The ordinary lead used for soundings is a pyramid of lead, the bottom of which has a depression in it, which is filled with tallow; on striking the bottom a little of the sand or mud adheres to this tallow and is brought up to the surface. In this way something is learned about the depth and bottom of the sea, but not enough to satisfy the naturalists, who inquired whether it might not be possible to dredge the bottom of the sea in the ordinary way, and to send down water bottles and registering instruments to settle finally the conditions of the deep waters, and determine with precision the composition and temperature at great depths.

An investigation of this kind is beyond the powers of private enterprise. It requires more power and sea skill than naturalists usually have. It is a work for governments. That of the United States has contributed fully its share. The coast survey has added a great deal to our knowledge of the deep sea, and the ships of the navy took part in the soundings by which the existence of the plateau across the bed of the North Atlantic, which has been used for the ocean telegraphic cable, was proved.

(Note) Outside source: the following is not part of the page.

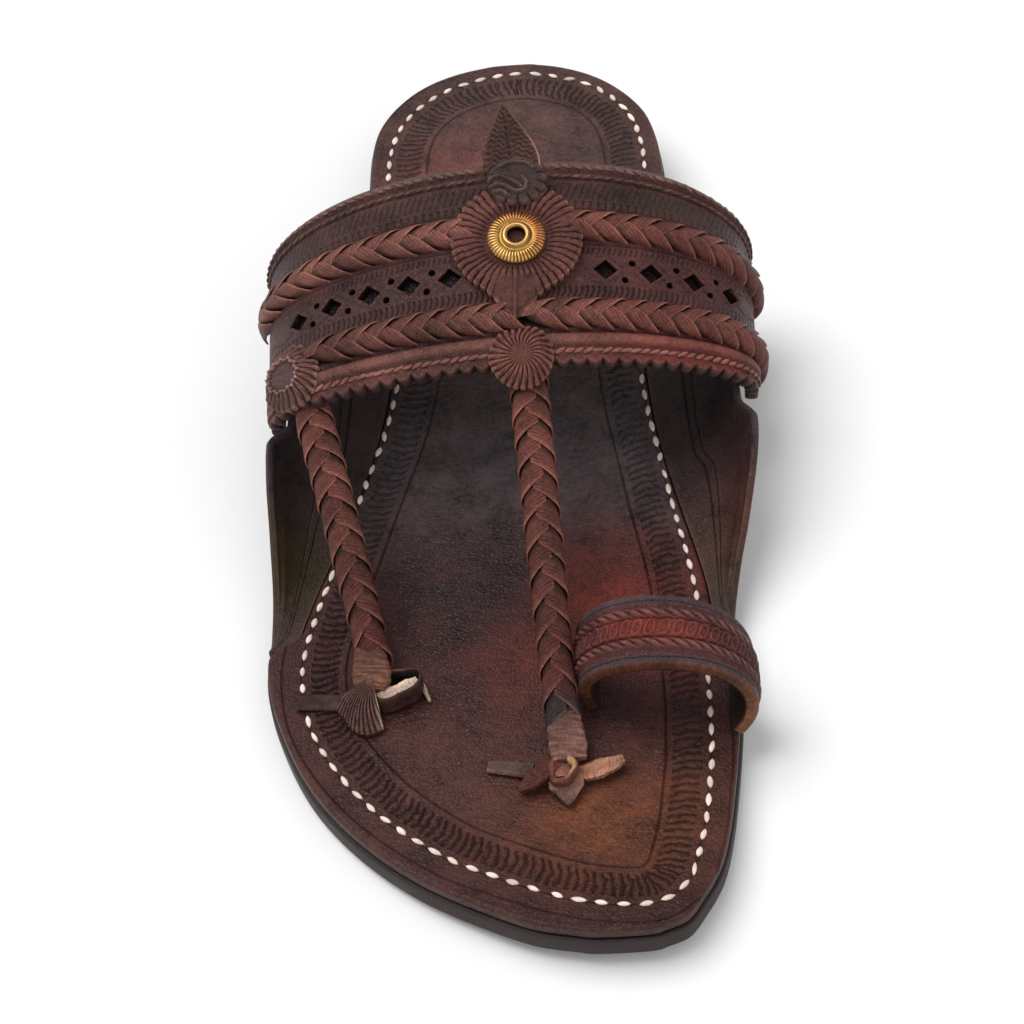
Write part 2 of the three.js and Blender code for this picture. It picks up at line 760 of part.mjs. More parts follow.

In 1868 the English government provided the vessels and crews for the purpose of conducting deep sea dredgings, under the direction of Dr. Carpenter and Mr. Wyville Thompson. These expeditions have found that it is quite possible to work with certainty, though not with such ease, at the depth of 600 fathoms, as at a depth of 100; and in 1869 it carried on deep sea dredging at a depth of 2,435 fathoms, 14,610 feet, or very nearly three miles, with perfect success. Dredging in such deep water is very trying. Each haul occupied seven or eight hours, and during the whole of this time the constant attention of the commander was necessary, who stood with his hand on the regulator of the accumulator, ready at any moment to ease an undue strain, by a turn of the ship's paddles. The men, stimulated and encouraged by the cordial interest taken by the officers in the operations, worked with a willing spirit; but the labor of taking up three miles of rope, coming up with a heavy strain, was very severe. The rope itself, of the very best Italian hemp, 2 1/2 inches in circumference, with a breaking strain of 2 1/4 tons, looked frayed out and worn, as if it could not have been trusted to stand such an extraordinary ordeal much longer.

The ordinary deep sea lead used for soundings weighs from 80 to 120 pounds. The samples of the bottom which it brings up are marked upon the charts as mud, shells, gravel, ooze or sand, thus 2,000 m. sh. s. means mud, shells and sand at 2,000 fathoms; 2,050 oz. st. means ooze and stones at 2,050 fathoms; 2,200 m. s. sh. sc. means mud, sand, shells, and scoriæ, at 2,200 fathoms, and so on. When no bottom is found with the lead it is entered on the chart thus:——3,200, meaning no bottom was reached at that depth.

This method of sounding answers very well for comparatively shallow water, but it is useless for depths much over 1,000 fathoms, or six thousand feet. The weight is not sufficient to carry the line rapidly and vertically to the bottom; and if a heavier weight is used, the ordinary sounding line is not strong enough to draw up its own weight, and that of the lead from a great depth, and so breaks. No impulse is felt when the lead touches the bottom, and so the line continues running out, and any attempt to stop it breaks it. In some cases the slack of the line is carried along by currents, and in others it is found that the line has been running out by its own weight and coiling in a tangled mass on top of the lead.